Inaugurada em 2019, meses antes da pandemia do coronavírus que a abalou o mundo e parou a capital gaúcha, concebida pelo escritor e médico Nilson May, com a participação do seu parceiro constante, o também escritor e médico Alcides Stumpf, a Casa da Memória Unimed Federação/RS (Santa Terezinha, 263) tornou-se em pouco tempo, pela sua programação, um espaço privilegiado de exposições e de debates.
A história da arte no Rio Grande do Sul tem passado pelas suas salas, assim como acontecimentos importantes da vida de Porto Alegre. Em 2025, o centenário da exposição sobre os cem anos da Revolução Farroupilha (1835-1845), que deu origem ao parque mais conhecido como Redenção, foi destaque na Casa da Memória, atraindo muita gente.
Nesta época de cultura do cancelamento e de embates ásperos em torno de temas considerados sensíveis e polêmicos, a Casa da Memória se abre para discussões sem tabus. A liberdade de pensamento, à moda do grande John Stuart Mill, encontra nela abrigo e estímulo.
Nesta terça-feira, 16 de dezembro de 2025, a partir das 19h30, a Casa da Memória receberá o advogado e intelectual Marco Túlio de Rose para um diálogo incontornável: Monteiro Lobato era racista?
Conhecido por sua defesa da liberdade de expressão, De Rose lançou durante a Feira do Livro de Porto Alegre, pela editora AGE, uma obra de análise do tema: Afinal, Monteiro Lobato era racista?

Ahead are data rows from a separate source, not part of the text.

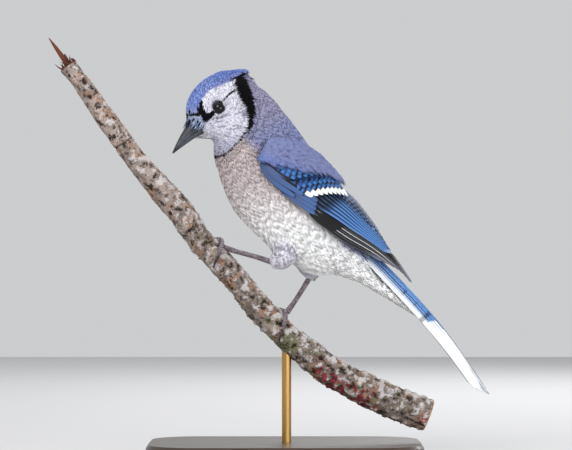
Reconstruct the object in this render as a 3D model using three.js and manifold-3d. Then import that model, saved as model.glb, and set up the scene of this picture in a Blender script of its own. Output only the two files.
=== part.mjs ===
// A life-size blue jay on a cut length of branch, held by a plain display stand.
// Millimetres, +Z up. The bird faces -X, its left side faces -Y, and its middle plane is y = 0.
// The origin is the centre of the base's underside.
import * as THREE from "three";
import { mergeVertices } from "three/addons/utils/BufferGeometryUtils.js";
import Module from "manifold-3d";

const wasm = await Module();
wasm.setup();

// Driving sizes
const GAP = 0.3;
const BASE = { length: 176, width: 116, height: 12, corner: 30, chamfer: 2 };
const ROD = { radius: 3, x: 1, sink: 6 };
const HEAD_YAW = THREE.MathUtils.degToRad(15);
const HEAD_PIVOT = new THREE.Vector3(-36, 0, 224);
const EYE = { radius: 4.1, x: -46.2, z: 226.6, y: 10.2 };
const VANE = 0.6;

// Outlines of the body, each ring by its top and bottom point in the middle plane, its half width,
// and where between bottom and top it is widest.
const TORSO = [
  { top: [-27, 241], bottom: [-44, 214], half: 9, mid: 0.5 },
  { top: [-17, 242], bottom: [-46.5, 201], half: 15.5, mid: 0.5 },
  { top: [-4.5, 231], bottom: [-45, 188.5], half: 20.5, mid: 0.5 },
  { top: [7, 216.5], bottom: [-41.5, 175], half: 24.5, mid: 0.5 },
  { top: [16.5, 203], bottom: [-35, 160], half: 27, mid: 0.5 },
  { top: [24.5, 191.5], bottom: [-25, 148.5], half: 27.5, mid: 0.48 },
  { top: [30, 179.5], bottom: [-12, 136.5], half: 26.5, mid: 0.46 },
  { top: [37, 167.5], bottom: [3, 125.5], half: 23.5, mid: 0.46 },
  { top: [43, 156.5], bottom: [18.5, 118.5], half: 19, mid: 0.5 },
  { top: [49, 145], bottom: [34, 118], half: 14, mid: 0.5 },
  { top: [56, 134], bottom: [46, 117], half: 10, mid: 0.5 },
  { top: [61, 127], bottom: [56, 118], half: 5, mid: 0.5 },
];
const HEAD = [
  { top: [-63.5, 219], bottom: [-54, 208.5], half: 4.6, mid: 0.5 },
  { top: [-64.2, 223], bottom: [-51, 206.5], half: 7, mid: 0.5 },
  { top: [-62.8, 231.5], bottom: [-46, 205.5], half: 10.4, mid: 0.45 },
  { top: [-56, 241], bottom: [-38.5, 205], half: 13.2, mid: 0.42 },
  { top: [-47.5, 246.8], bottom: [-29.5, 206], half: 14.8, mid: 0.42 },
  { top: [-38.5, 249.4], bottom: [-20.5, 211], half: 14.6, mid: 0.45 },
  { top: [-29.5, 248.8], bottom: [-15, 218.5], half: 12, mid: 0.5 },
  { top: [-22, 246.3], bottom: [-14, 227], half: 6.5, mid: 0.5 },
];
const UNDERTAIL = [
  { top: [36, 133], bottom: [29, 119], half: 9, mid: 0.5 },
  { top: [50.5, 127.5], bottom: [45, 114.5], half: 10.5, mid: 0.5 },
  { top: [64, 116.5], bottom: [59, 106.8], half: 9, mid: 0.5 },
  { top: [76, 105], bottom: [72.2, 98.8], half: 6.8, mid: 0.5 },
  { top: [85.5, 96], bottom: [83, 92.5], half: 4.2, mid: 0.5 },
  { top: [92.5, 88.5], bottom: [92, 87.5], half: 1, mid: 0.5 },
];
const BILL_UPPER = [
  { top: [-57, 222], bottom: [-51.5, 213.5], half: 4.4, mid: 0.35 },
  { top: [-61.5, 218.5], bottom: [-55.3, 211.2], half: 4.1, mid: 0.35 },
  { top: [-64.8, 212.8], bottom: [-59.7, 208.5], half: 3.3, mid: 0.35 },
  { top: [-68, 206.2], bottom: [-64.3, 204.5], half: 2.3, mid: 0.35 },
  { top: [-70.4, 200.8], bottom: [-68.4, 200.2], half: 1.3, mid: 0.4 },
  { top: [-71.6, 197.4], bottom: [-71.2, 197.1], half: 0.35, mid: 0.5 },
];
const BILL_LOWER = [
  { top: [-48.5, 216], bottom: [-46.5, 208.2], half: 4, mid: 0.6 },
  { top: [-55.6, 213.4], bottom: [-52.6, 206.8], half: 3.8, mid: 0.6 },
  { top: [-61, 210], bottom: [-58, 204.9], half: 3.1, mid: 0.6 },
  { top: [-65.4, 205.8], bottom: [-62.8, 202], half: 2.2, mid: 0.6 },
  { top: [-68.8, 201], bottom: [-67, 199], half: 1.2, mid: 0.5 },
  { top: [-70.4, 198.4], bottom: [-69.7, 197.5], half: 0.35, mid: 0.5 },
];

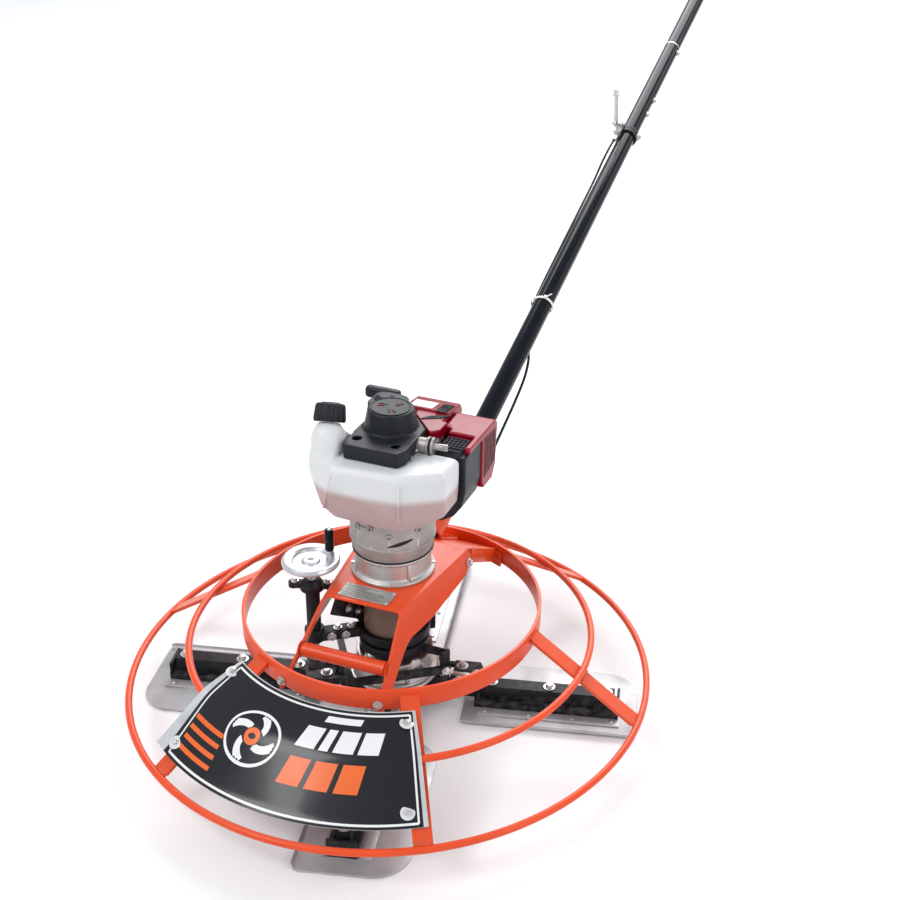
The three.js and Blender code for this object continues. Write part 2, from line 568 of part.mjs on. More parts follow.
// A body that swells from a narrow foot to its shoulder, with the filler tower on its left.
function tankShape() {
  const t = TANK;
  const hull = (...shapes) => wasm.Manifold.hull(shapes);
  const body = hull(
    slab([[-46, -82], [50, -88], [60, -78], [60, t.back - 4], [-50, t.back - 4], [-58, -50]], t.bottom, t.bottom + 1),
    slab([[-60, -92], [52, -93], [102, -60], [102, t.back], [-78, t.back], [-84, -52]], t.waist, t.waist + 1),
    slab([[-40, -101], [52, -93], [103, -61], [104, t.back], [-92, t.back], [-98, -40], [-84, -77]], t.shoulder, t.top - 6),
    slab([[-40, -95], [50, -87], [97, -58], [98, t.back - 4], [-88, t.back - 4], [-93, -40], [-80, -73]], t.top - 1, t.top));
  const tower = hull(
    slab([[-90, t.back - 2], [-97, -40], [-84, -75], [-62, -90], [-44, -82], [-44, t.back - 2]], t.shoulder, t.top),
    onNeck(post(NECK.radius + 3, -4, 0)));
  const neck = onNeck(post(NECK.radius, -4, NECK.length));
  const clutchRoom = post(CLUTCH.high + 2, t.bottom - 5, t.bottom + 2);
  const crankRoom = slab(roundedOutline(-38, 38, -10, 20, 8), t.bottom - 5, t.top + 20);
  return cut(union(body, tower, neck), clutchRoom, crankRoom);
}

// An outline of [x, z] points, extruded along Y from y0 to y1.
function frontSlab(outline, y0, y1) {
  const shape = new THREE.Shape(outline.map(([x, z]) => new THREE.Vector2(x, z)));
  const geometry = new THREE.ExtrudeGeometry(shape, { depth: y1 - y0, bevelEnabled: false });
  geometry.rotateX(Math.PI / 2);
  geometry.translate(0, y1, 0);
  return solid(geometry);
}

function recoilShape() {
  const r = RECOIL;
  const skirt = slab([[-35, -73], [41, -73], [48, -58], [46, 10], [20, 40], [4, 58], [-40, 58], [-40, -2], [-38, -66]],
    r.bottom, r.shoulder);
  const boss = post(r.boss + 6, r.shoulder - 1, r.top, { topRadius: r.boss });
  const rear = slab(roundedOutline(-46, 4, 14, 60, 12), r.shoulder - 1, 470);
  const inside = union(
    slab([[-32, -69], [38, -69], [44, -56], [42, 9], [18, 37], [2, 54], [-36, 54], [-35, -4]], r.bottom - 1, r.shoulder - 4),
    post(r.boss - 3, r.shoulder - 6, r.top - 4));
  const ropeHole = rod([-34, 20, 462.5], [-34, 80, 462.5], 3, 10);
  const screwHoles = [[-26, -50], [30, -52]].map(([x, y]) => post(6, r.shoulder - 8, r.shoulder + 4, { x, y, sides: 16 }));
  return cut(union(skirt, boss, rear), inside, ropeHole, ...screwHoles);
}

// ---------------------------------------------------------------- pole and controls
const poleDirection = new THREE.Vector3(0, Math.cos(POLE.slope * RAD), Math.sin(POLE.slope * RAD));
const poleNormal = new THREE.Vector3(0, -Math.sin(POLE.slope * RAD), Math.cos(POLE.slope * RAD));

// A point beside the pole axis: y picks the station, then offsets along X and square to the pole.
function besidePole(y, across = 0, above = 0) {
  const z = POLE.z + (y - POLE.y) * Math.tan(POLE.slope * RAD);
  return [across, y + above * poleNormal.y, z + above * poleNormal.z];
}

function addPole() {
  const bore = POLE.radius - POLE.wall;
  piece('pole', cut(
    rod(besidePole(POLE.start), besidePole(POLE.joint), POLE.radius, 20),
    rod(besidePole(POLE.start - 10), besidePole(POLE.joint + 10), bore, 20)), GLOSS_BLACK);

  const sleeve = cut(
    union(
      rod(besidePole(POLE.start - 8), besidePole(238), POLE.radius + 4.5, 20),
      bar([0, 122, 192], [0, 206, 178], 44, 60)),
    rod(besidePole(POLE.start - GAP), besidePole(300), POLE.radius + FIT, 20),
    box(-60, 60, 214, 260, 100, 232));
  const underPlate = sideSlab([[60, 60], [240, 60], [240, FRAME.top - (240 - FRAME.rear) * 0.59 + GAP],
    [FRAME.rear, FRAME.top + GAP], [60, FRAME.top + GAP]], -60, 60);
  piece('pole_socket', cut(sleeve, underPlate), ORANGE);

  const stem = union(
    rod(besidePole(POLE.joint + GAP), besidePole(POLE.end), POLE.radius, 20),
    rod(besidePole(POLE.joint - 60), besidePole(POLE.joint + 20), bore - FIT, 20));
  const [, barY, barZ] = besidePole(POLE.end);
  const cross = rod([-HANDLE.halfWidth, barY, barZ], [HANDLE.halfWidth, barY, barZ], HANDLE.radius, 16);
  piece('handle_bar', union(stem, cross), GLOSS_BLACK);
  for (const [name, side] of [['grip_left', -1], ['grip_right', 1]]) {
    const outer = side * (HANDLE.halfWidth + 3);
    const inner = side * (HANDLE.halfWidth - HANDLE.gripLength);
    const tip = side * (HANDLE.halfWidth + GAP);
    piece(name, cut(
      rod([inner, barY, barZ], [outer, barY, barZ], HANDLE.grip, 16),
      rod([inner - side, barY, barZ], [tip, barY, barZ], HANDLE.radius + GAP, 16)), RUBBER);
  }
}

function addThrottle() {
  const { y, lever } = THROTTLE;
  const tube = rod(besidePole(y - 60), besidePole(y + 60), POLE.radius + GAP, 20);
  const band = rod(besidePole(y - 9), besidePole(y + 9), POLE.radius + 4, 20);
  const ear = bar(besidePole(y - 26, -15, 16), besidePole(y + 10, -15, 16), 12, 18, [0, -0.34, 0.94]);
  const pin = rod(besidePole(y, -29, 26), besidePole(y, -8, 26), 2.6, 12);
  const upstand = bar(besidePole(y - 8, -13, 20), besidePole(y + 8, -13, 20), 4, 22, [0, -0.34, 0.94]);
  piece('throttle_clamp', cut(union(band, ear, upstand, pin), tube), ALUMINIUM);

  const [, py, pz] = besidePole(y, 0, 26);
  const cheek = rod([-27.5, py, pz], [-23.5, py, pz], 8.5, 16);
  const blade = bar([-25.5, py, pz], [-25.5, py - 12, pz + lever], 4, 9, [0, 1, 0]);
  const knob = rod([-31, py - 12, pz + lever], [-20, py - 12, pz + lever], 5.5, 12);
  piece('throttle_lever', cut(union(cheek, blade, knob), rod([-40, py, pz], [0, py, pz], 2.6 + FIT, 12)), STEEL);

  // The cable leaves the clamp towards the engine, is tied to the pole and drops to the carburettor.
  const cableRoute = [
    besidePole(y - 28, -15, 16), besidePole(y - 60, -17, 17), besidePole(y - 110, -19.5, 12),
    besidePole(1000, -20.5, 4), besidePole(900, -20.5, 2), besidePole(800, -20.6, 0), besidePole(700, -20.8, -3),
    besidePole(640, -20, -7), besidePole(600, -17, -15), besidePole(565, -7, -23), [12, 535, 342], [20, 495, 322],
    [21, 442, 295], [21, 363, 261], [24, 300, 240], [34, 240, 246], [36, 180, 286], [30, 140, 340], [22, 118, 372],
  ].map((point) => new THREE.Vector3(...point));
  const section = new THREE.Shape();
  section.absarc(0, 0, 2.4, 0, 2 * Math.PI);
  const cable = new THREE.ExtrudeGeometry(section, {
    steps: 40, curveSegments: 2, bevelEnabled: false, extrudePath: new THREE.CatmullRomCurve3(cableRoute),
  });
  piece('throttle_cable', solid(cable), RUBBER);
}

addGuardCage();
addGuardPanel();
addFrame();
addDriveTrain();
addClutch();
addRotor();
addPitchControl();
addEngine();
addPole();
addThrottle();

export default trowel;
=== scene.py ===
"""Looks of a walk-behind power trowel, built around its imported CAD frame.

Sizes named here are millimetres; heights are measured from the floor and turned into the
frame's metres by `at`. Each part of the machine has its own function further down.
"""
import math

import bmesh
import bpy
from mathutils import Matrix, Vector


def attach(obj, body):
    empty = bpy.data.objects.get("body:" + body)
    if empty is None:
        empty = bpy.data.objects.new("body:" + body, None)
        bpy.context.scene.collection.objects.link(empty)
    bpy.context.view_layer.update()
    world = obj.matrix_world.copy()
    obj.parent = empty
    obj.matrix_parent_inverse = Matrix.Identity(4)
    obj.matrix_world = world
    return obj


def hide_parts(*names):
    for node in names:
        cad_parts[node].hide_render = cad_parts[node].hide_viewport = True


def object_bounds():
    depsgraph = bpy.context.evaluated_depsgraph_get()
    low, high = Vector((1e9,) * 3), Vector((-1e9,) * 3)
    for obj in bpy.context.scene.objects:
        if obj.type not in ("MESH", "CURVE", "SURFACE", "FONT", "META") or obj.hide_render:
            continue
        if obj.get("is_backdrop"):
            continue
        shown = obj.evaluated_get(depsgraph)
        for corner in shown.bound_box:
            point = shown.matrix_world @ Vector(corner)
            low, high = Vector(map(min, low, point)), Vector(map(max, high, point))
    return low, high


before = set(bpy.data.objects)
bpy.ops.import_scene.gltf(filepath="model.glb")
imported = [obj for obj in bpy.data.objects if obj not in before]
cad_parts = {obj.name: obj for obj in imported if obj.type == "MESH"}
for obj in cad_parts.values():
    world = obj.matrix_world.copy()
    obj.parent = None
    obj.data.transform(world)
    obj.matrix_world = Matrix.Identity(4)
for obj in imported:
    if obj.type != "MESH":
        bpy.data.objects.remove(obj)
CAD_BOUNDS = [list(corner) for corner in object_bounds()]

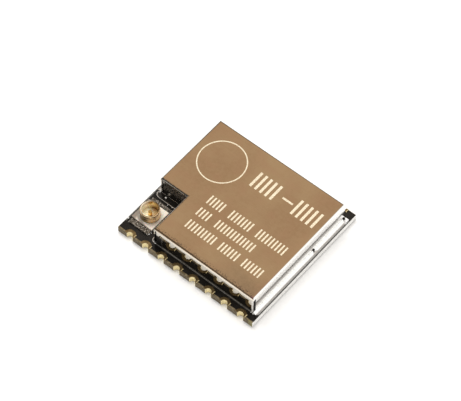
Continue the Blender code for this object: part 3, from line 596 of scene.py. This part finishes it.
# the dark colour is the sheet's sheared ends and also painted shade; the pale one is a painted highlight
DARK_ENDS_AND_SHADE, CORNER_HIGHLIGHT = (0.02, 0.018, 0.016), (0.95, 0.93, 0.89)
SHEET, CAN_EDGE = 0.15, 0.012 * MM
can_finish, spot = new_finish("bright_can", 0.1, 1.0)
x, y, level = spot.parts()
can_x0, can_x1, can_y1, top = CAN_LOW.x / MM, CAN_HIGH.x / MM, CAN_HIGH.y / MM, CAN_HIGH.z / MM
in_wall = can_x1 - SHEET - 0.01

# where the top's skin ends: it wraps over the near fold, and stops short of the one at +X
near_bend = y.rise(can_y0 + 0.24, can_y0 + 0.20) & x.rise(7.80, 7.72)
short_bend = x.rise(can_x1 - 0.22, can_x1 - 0.18)
on_top = (level.rise(top - 0.06, top - 0.01) & (1 - short_bend)) | level.rise(top - 0.020, top - 0.010)
on_top = on_top | near_bend & level.rise(top - 0.20, top - 0.12)
lit_short_wall = facing_x(spot).rise(0.35, 0.6)

# grain along the folds, with painted shade darkening the near fold as well, and the rolled skin's lines,
# scratches, specks and patches
beside_cut_out = x.rise(notch_x + 0.30, notch_x + 0.05) & y.rise(notch_y + 0.30, notch_y + 0.05)
near_fold = y.rise(can_y0 + 0.60, can_y0 + 0.28) | beside_cut_out
grit = spot.cloud(7.5, 3.0, 0.7).rise(0.50, 0.62)
# painted shade: the near fold's band is darkened throughout, more where the grit is
bend_grain_and_shade = near_bend * on_top * level.rise(top, top - 0.02) * (grit * 0.35 + 0.4)
grit_and_shade = near_fold * grit * on_top.rise(0.2, 0.5) | bend_grain_and_shade
rolling = spot.scaled(0.35, 9.0, 1.0).cloud(1.0, 4.0, 0.65)
scratches = 1 - spot.scaled(0.22, 3.1, 1.0).cells(1.0).rise(0.004, 0.012)
specks = 1 - spot.cells(1.3).rise(0.020, 0.035)
patches = spot.cloud(0.22, 3.0)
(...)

Marco Túlio de Rose notabilizou-se na defesa de jornalistas da famosa Coojornal, uma cooperativa gaúcha de profissionais de imprensa que, no final do ciclo ditatorial de 1964, foi perseguida pelo regime e teve quatro membros presos acusados de violação de sigilo militar. O Coorjornal, mensário da entidade, publicava denúncias de tortura e outras ilegalidades cometidas pelos governos militares no poder.
Apaixonado pela obra de Monteiro Lobato, que povoou o seu imaginário de infância, assim como o de milhões de brasileiros, De Rose chamou para a si a discussão em torno do racismo do criador do Sítio do pica-pau amarelo. O seu argumento principal tem a ver com os valores da época. Julgar Lobato com os parâmetros de hoje seria cometer anacronismo: avaliar o passado com a régua do presente.
“Lobato falava dos negros, especialmente de Nastácia, como se falava dos negros no tempo em que escreveu a maior parte de sua obra infantil, anos 1920 e 1930. Se a adjetivação ‘negra’, ‘pretume’, ‘beiçuda’ trazia uma conotação negativa, isso não era importante para o autor, dentro da sua posição estilística de fazer com que as suas personagens infantis falassem e ouvissem falar como as pessoas falam”.
Esse é o núcleo da argumentação de Marco Túlio de Rose. Com o seu olhar de advogado, problematiza: “A acusação, neste sentido, parte do grave defeito de desconsiderar a evolução do seu pensamento politico e sociológico, que, neste sentido, partindo de Euclides da Cunha e passando por Gilberto Freyre, culmina em manifestações muito próximas dos autores contemporâneos que atribuem às causas socioeconômicas os males dos “Jecas Tatus da vida brasileira”.